## Required task
All entries must be extracted exactly, with nothing added or dropped.

## Record set

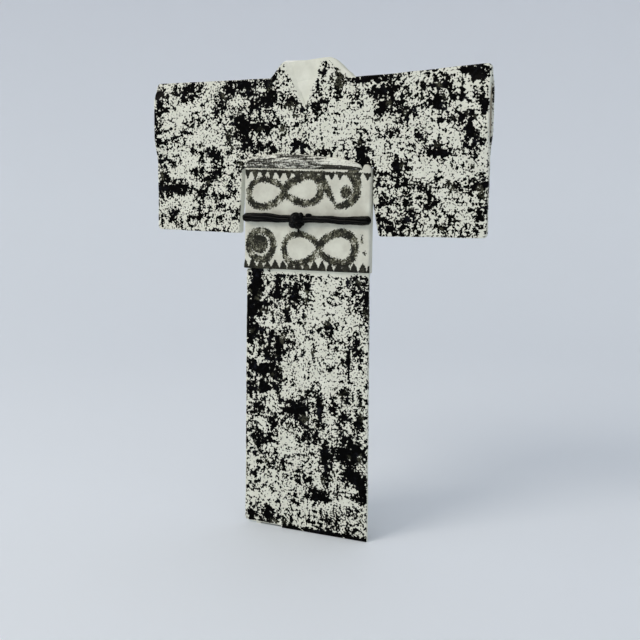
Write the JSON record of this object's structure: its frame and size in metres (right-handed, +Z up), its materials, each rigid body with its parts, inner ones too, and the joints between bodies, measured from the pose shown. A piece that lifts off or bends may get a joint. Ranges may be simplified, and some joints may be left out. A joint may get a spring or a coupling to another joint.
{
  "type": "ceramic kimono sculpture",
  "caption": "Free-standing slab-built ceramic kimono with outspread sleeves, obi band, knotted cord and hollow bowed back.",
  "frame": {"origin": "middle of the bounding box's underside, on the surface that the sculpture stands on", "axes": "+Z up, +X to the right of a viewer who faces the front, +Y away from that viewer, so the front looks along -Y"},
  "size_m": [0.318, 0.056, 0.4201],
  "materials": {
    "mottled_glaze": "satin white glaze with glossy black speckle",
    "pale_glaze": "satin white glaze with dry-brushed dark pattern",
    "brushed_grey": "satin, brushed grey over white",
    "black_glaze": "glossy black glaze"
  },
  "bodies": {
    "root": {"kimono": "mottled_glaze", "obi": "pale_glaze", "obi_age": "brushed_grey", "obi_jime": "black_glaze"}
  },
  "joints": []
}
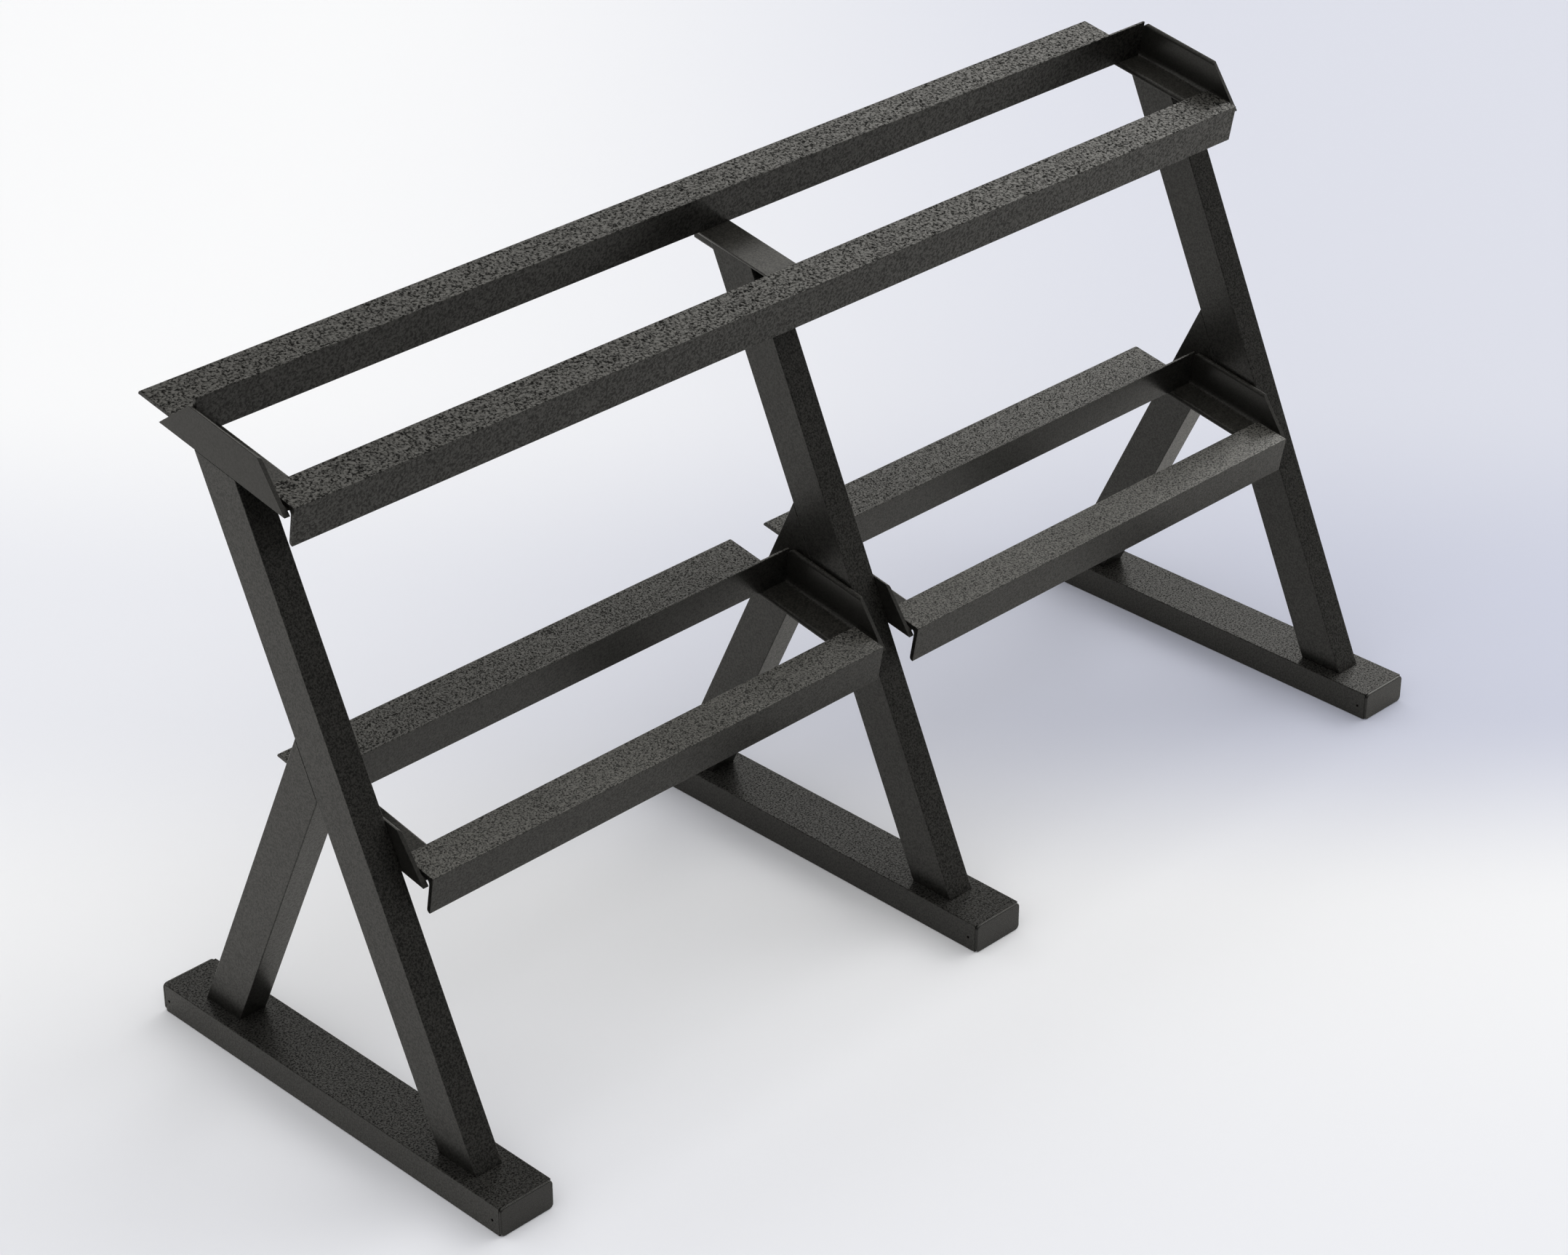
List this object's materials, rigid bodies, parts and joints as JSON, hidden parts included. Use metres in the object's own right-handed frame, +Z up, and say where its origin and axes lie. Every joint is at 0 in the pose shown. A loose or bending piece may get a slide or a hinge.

## Exercise response
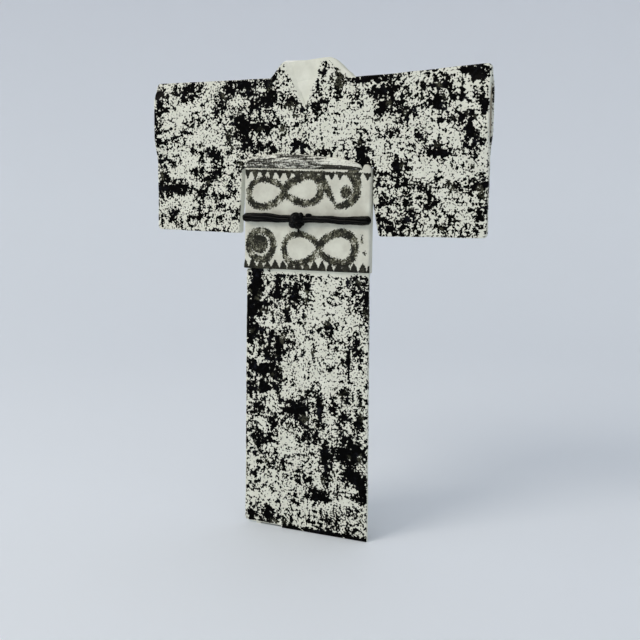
Write the JSON record of this object's structure: its frame and size in metres (right-handed, +Z up), its materials, each rigid body with its parts, inner ones too, and the joints between bodies, measured from the pose shown. A piece that lifts off or bends may get a joint. Ranges may be simplified, and some joints may be left out. A joint may get a spring or a coupling to another joint.
{
  "type": "ceramic kimono sculpture",
  "caption": "Free-standing slab-built ceramic kimono with outspread sleeves, obi band, knotted cord and hollow bowed back.",
  "frame": {"origin": "middle of the bounding box's underside, on the surface that the sculpture stands on", "axes": "+Z up, +X to the right of a viewer who faces the front, +Y away from that viewer, so the front looks along -Y"},
  "size_m": [0.318, 0.056, 0.4201],
  "materials": {
    "mottled_glaze": "satin white glaze with glossy black speckle",
    "pale_glaze": "satin white glaze with dry-brushed dark pattern",
    "brushed_grey": "satin, brushed grey over white",
    "black_glaze": "glossy black glaze"
  },
  "bodies": {
    "root": {"kimono": "mottled_glaze", "obi": "pale_glaze", "obi_age": "brushed_grey", "obi_jime": "black_glaze"}
  },
  "joints": []
}
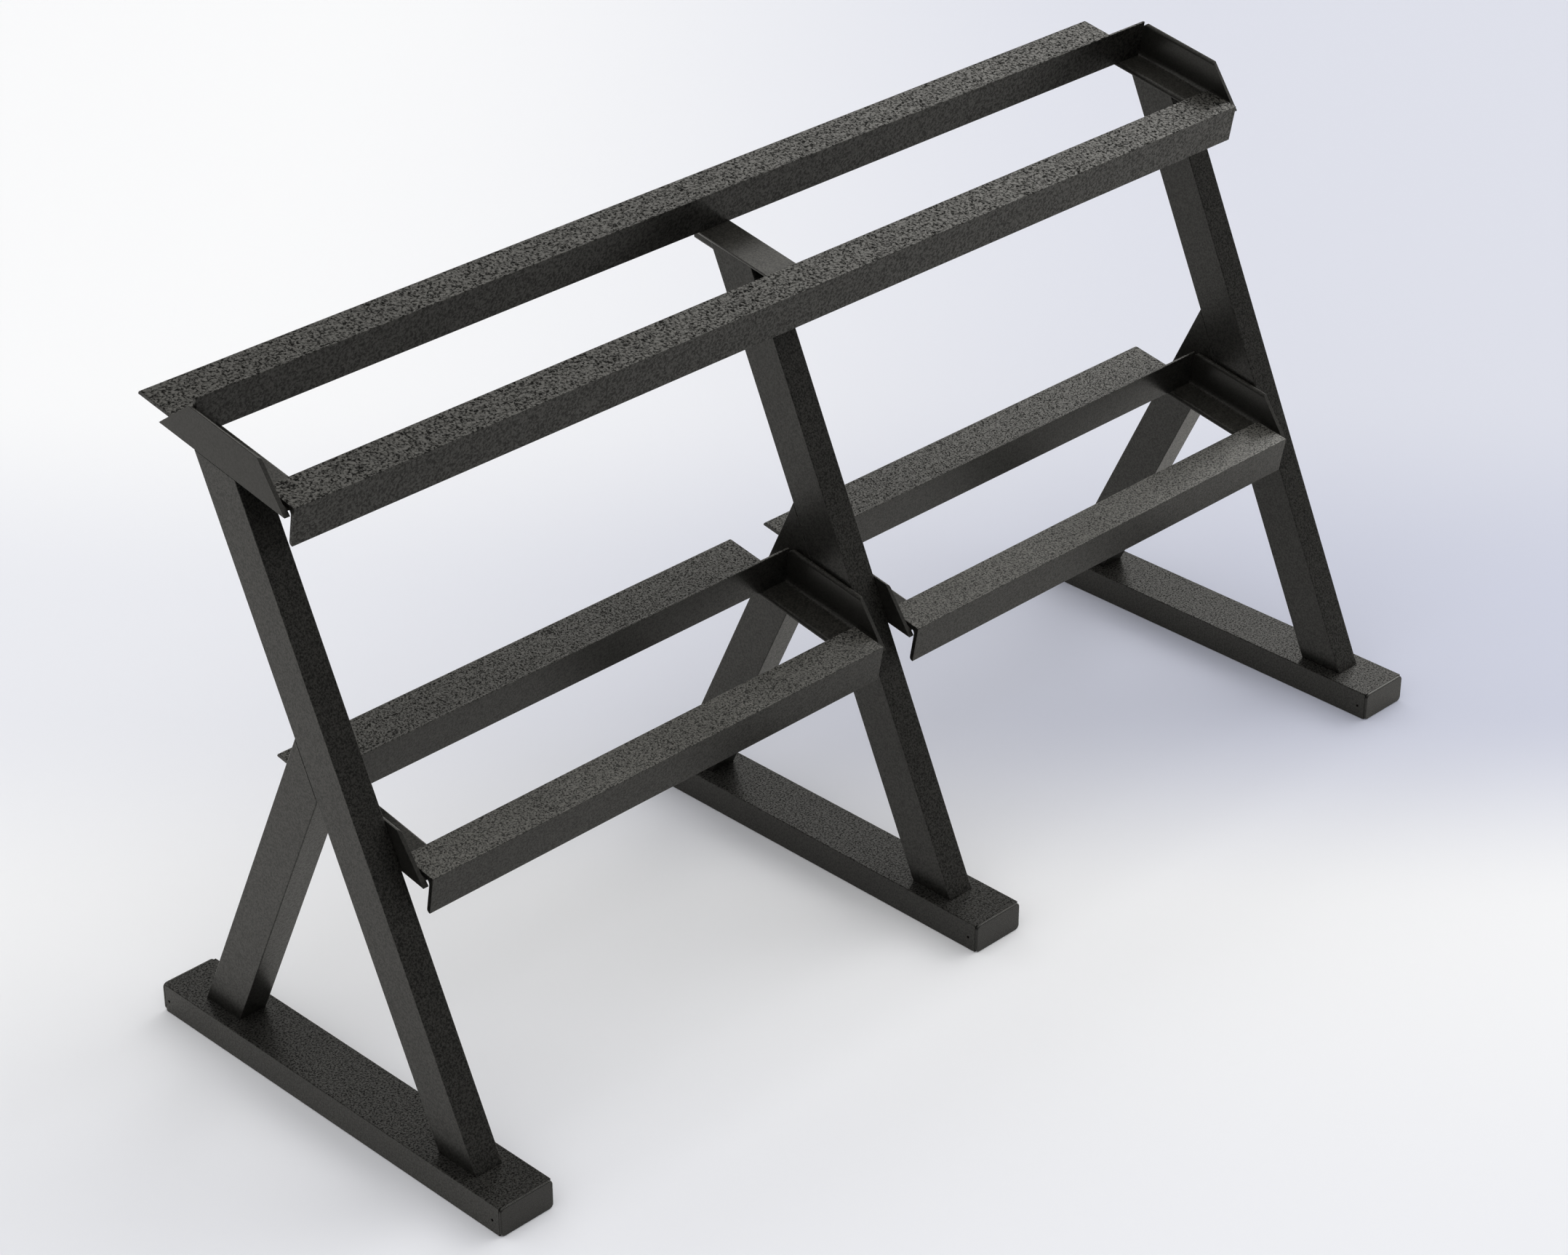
List this object's materials, rigid bodies, parts and joints as JSON, hidden parts included. Use metres in the object's own right-handed frame, +Z up, and say where its origin and axes lie. Every joint is at 0 in the pose shown. A loose or bending piece may get a slide or a hinge.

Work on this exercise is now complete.